# What the task asks
Stop after the line containing "TINY = 1e-6": print each line exactly from the first line of the listing up to that point.

# Material provided
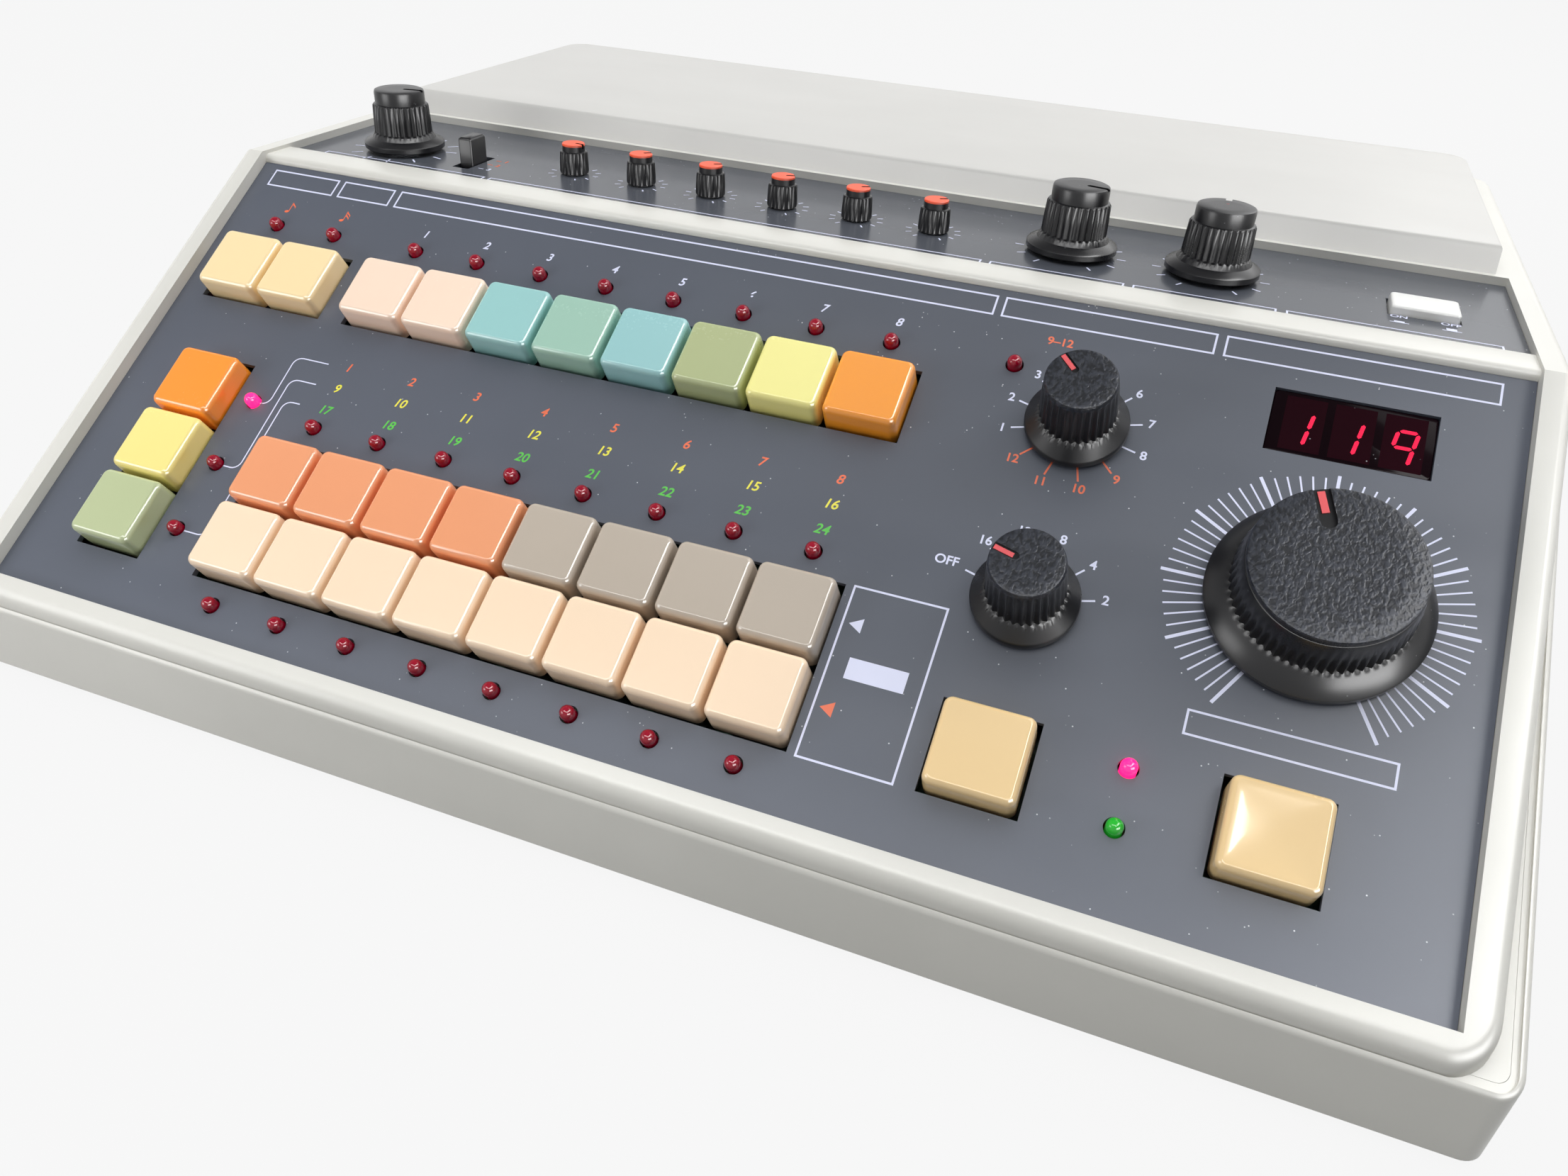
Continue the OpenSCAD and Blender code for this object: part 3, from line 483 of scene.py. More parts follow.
def side_bm(outline, half_w):
    """A side outline of (y, z) points, drawn out along X."""
    bm = bmesh.new()
    loft(bm, [[(x, y, z) for y, z in outline] for x in (-half_w, half_w)])
    bmesh.ops.recalc_face_normals(bm, faces=bm.faces)
    return bm


TINY = 1e-6


def carve(bm, cutters):
    """The bmesh with the cutters taken away, by exact booleans."""
    bmesh.ops.recalc_face_normals(bm, faces=bm.faces)
    body_mesh = bpy.data.meshes.new("carved")
    bm.to_mesh(body_mesh)
    bm.free()
    body = bpy.data.objects.new("carved", body_mesh)
    bpy.context.scene.collection.objects.link(body)
    tools = []
    for cutter in cutters:
        bmesh.ops.recalc_face_normals(cutter, faces=cutter.faces)
        mesh = bpy.data.meshes.new("cutter")
        cutter.to_mesh(mesh)
        cutter.free()
        tool = bpy.data.objects.new("cutter", mesh)
        bpy.context.scene.collection.objects.link(tool)
        modifier = body.modifiers.new("cut", "BOOLEAN")
        modifier.operation = "DIFFERENCE"
        modifier.solver = "EXACT"
        modifier.object = tool
        tools.append(tool)
    depsgraph = bpy.context.evaluated_depsgraph_get()
    result = bpy.data.meshes.new_from_object(body.evaluated_get(depsgraph))
    out = bmesh.new()
    out.from_mesh(result)
    for thing in [body, *tools]:
        mesh = thing.data
        bpy.data.objects.remove(thing)
        bpy.data.meshes.remove(mesh)
    bpy.data.meshes.remove(result)
    return out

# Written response
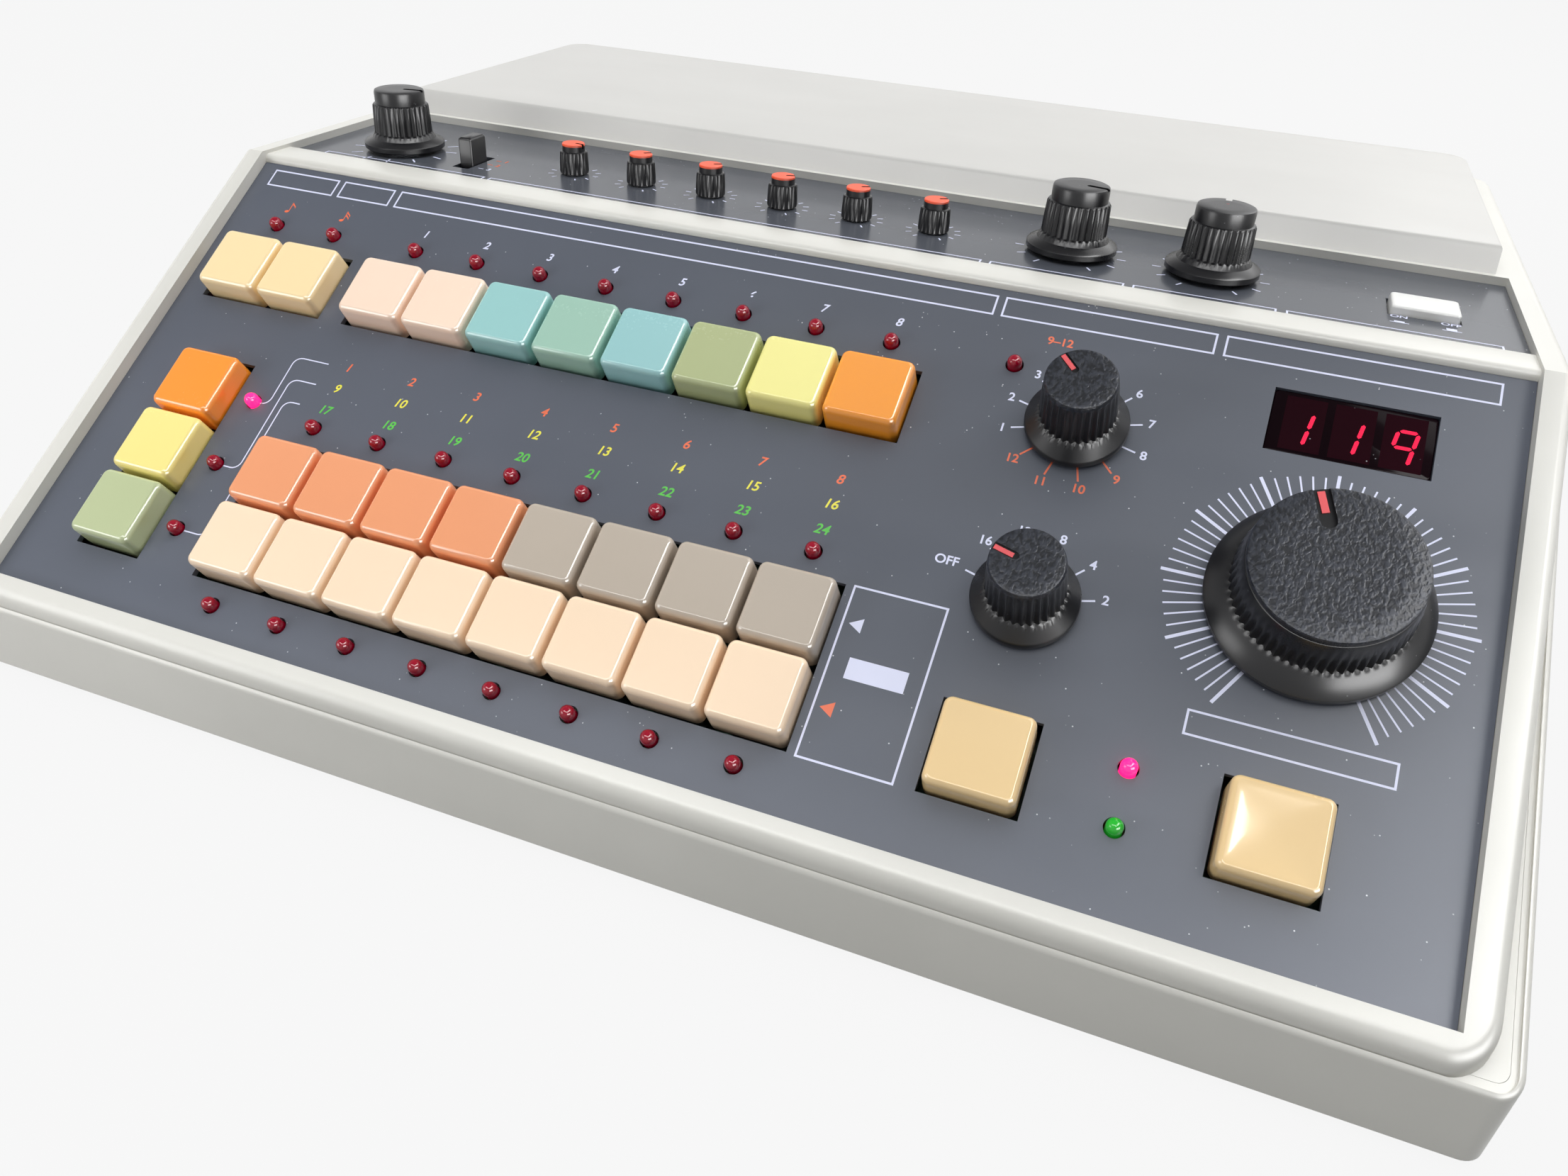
Continue the OpenSCAD and Blender code for this object: part 3, from line 483 of scene.py. More parts follow.
def side_bm(outline, half_w):
    """A side outline of (y, z) points, drawn out along X."""
    bm = bmesh.new()
    loft(bm, [[(x, y, z) for y, z in outline] for x in (-half_w, half_w)])
    bmesh.ops.recalc_face_normals(bm, faces=bm.faces)
    return bm


TINY = 1e-6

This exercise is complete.